What to produce> Write the material out again exactly as it stands.

-- Start of Information shown --

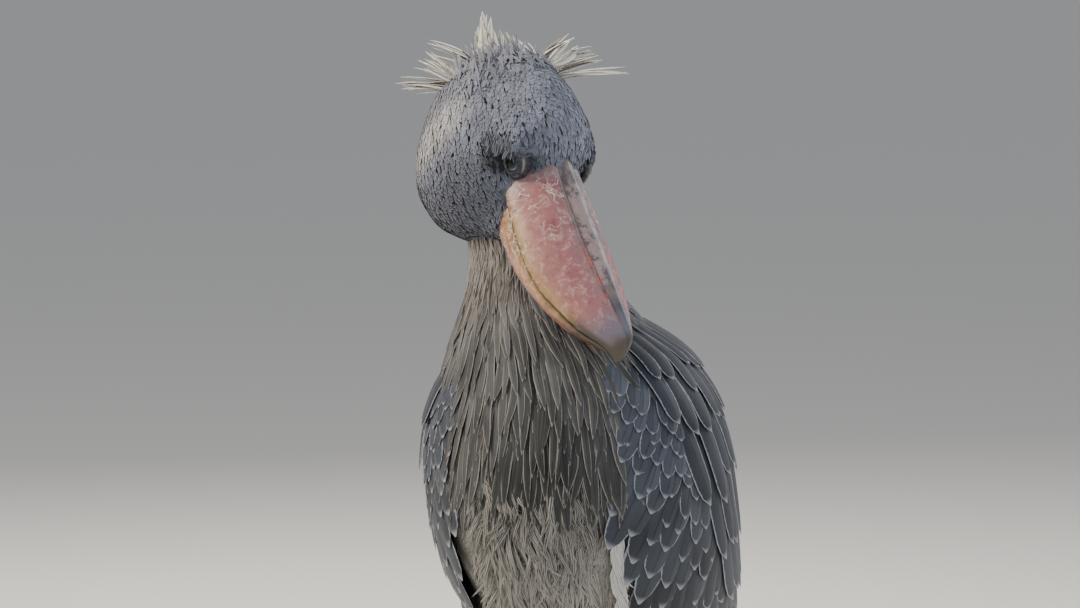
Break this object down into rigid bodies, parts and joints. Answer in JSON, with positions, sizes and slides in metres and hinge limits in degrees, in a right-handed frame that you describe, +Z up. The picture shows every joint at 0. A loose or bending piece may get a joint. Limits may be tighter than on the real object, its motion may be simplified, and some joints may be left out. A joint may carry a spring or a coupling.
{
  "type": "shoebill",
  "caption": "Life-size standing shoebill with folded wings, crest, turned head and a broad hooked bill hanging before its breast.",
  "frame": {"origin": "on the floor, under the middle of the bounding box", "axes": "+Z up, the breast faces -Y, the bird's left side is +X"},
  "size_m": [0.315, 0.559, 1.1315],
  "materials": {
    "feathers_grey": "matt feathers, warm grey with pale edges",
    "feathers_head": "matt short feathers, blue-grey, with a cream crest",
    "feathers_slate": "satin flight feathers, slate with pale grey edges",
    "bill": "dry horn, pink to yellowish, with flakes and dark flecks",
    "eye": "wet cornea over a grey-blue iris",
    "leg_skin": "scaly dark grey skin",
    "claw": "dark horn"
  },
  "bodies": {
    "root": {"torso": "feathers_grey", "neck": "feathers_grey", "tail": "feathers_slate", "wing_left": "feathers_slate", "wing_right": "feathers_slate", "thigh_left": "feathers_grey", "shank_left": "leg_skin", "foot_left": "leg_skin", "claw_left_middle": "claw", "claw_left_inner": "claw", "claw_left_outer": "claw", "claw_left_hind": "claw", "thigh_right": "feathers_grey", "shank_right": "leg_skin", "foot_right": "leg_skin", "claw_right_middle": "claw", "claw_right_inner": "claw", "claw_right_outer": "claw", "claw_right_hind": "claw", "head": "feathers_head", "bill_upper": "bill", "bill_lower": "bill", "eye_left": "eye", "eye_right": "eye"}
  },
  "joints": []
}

-- End of Information shown --

Finished answer>
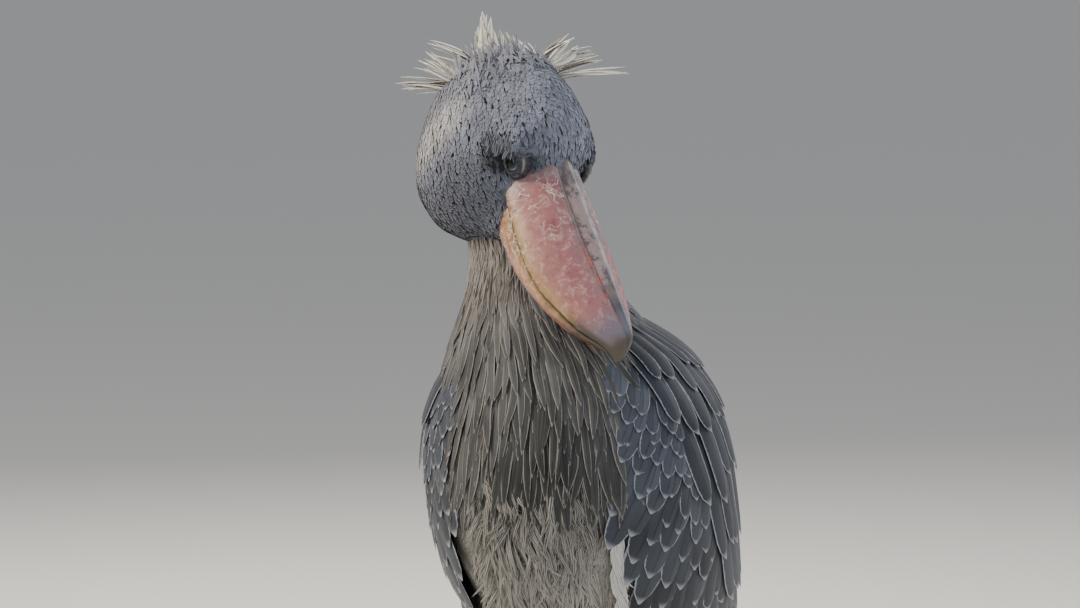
Break this object down into rigid bodies, parts and joints. Answer in JSON, with positions, sizes and slides in metres and hinge limits in degrees, in a right-handed frame that you describe, +Z up. The picture shows every joint at 0. A loose or bending piece may get a joint. Limits may be tighter than on the real object, its motion may be simplified, and some joints may be left out. A joint may carry a spring or a coupling.
{
  "type": "shoebill",
  "caption": "Life-size standing shoebill with folded wings, crest, turned head and a broad hooked bill hanging before its breast.",
  "frame": {"origin": "on the floor, under the middle of the bounding box", "axes": "+Z up, the breast faces -Y, the bird's left side is +X"},
  "size_m": [0.315, 0.559, 1.1315],
  "materials": {
    "feathers_grey": "matt feathers, warm grey with pale edges",
    "feathers_head": "matt short feathers, blue-grey, with a cream crest",
    "feathers_slate": "satin flight feathers, slate with pale grey edges",
    "bill": "dry horn, pink to yellowish, with flakes and dark flecks",
    "eye": "wet cornea over a grey-blue iris",
    "leg_skin": "scaly dark grey skin",
    "claw": "dark horn"
  },
  "bodies": {
    "root": {"torso": "feathers_grey", "neck": "feathers_grey", "tail": "feathers_slate", "wing_left": "feathers_slate", "wing_right": "feathers_slate", "thigh_left": "feathers_grey", "shank_left": "leg_skin", "foot_left": "leg_skin", "claw_left_middle": "claw", "claw_left_inner": "claw", "claw_left_outer": "claw", "claw_left_hind": "claw", "thigh_right": "feathers_grey", "shank_right": "leg_skin", "foot_right": "leg_skin", "claw_right_middle": "claw", "claw_right_inner": "claw", "claw_right_outer": "claw", "claw_right_hind": "claw", "head": "feathers_head", "bill_upper": "bill", "bill_lower": "bill", "eye_left": "eye", "eye_right": "eye"}
  },
  "joints": []
}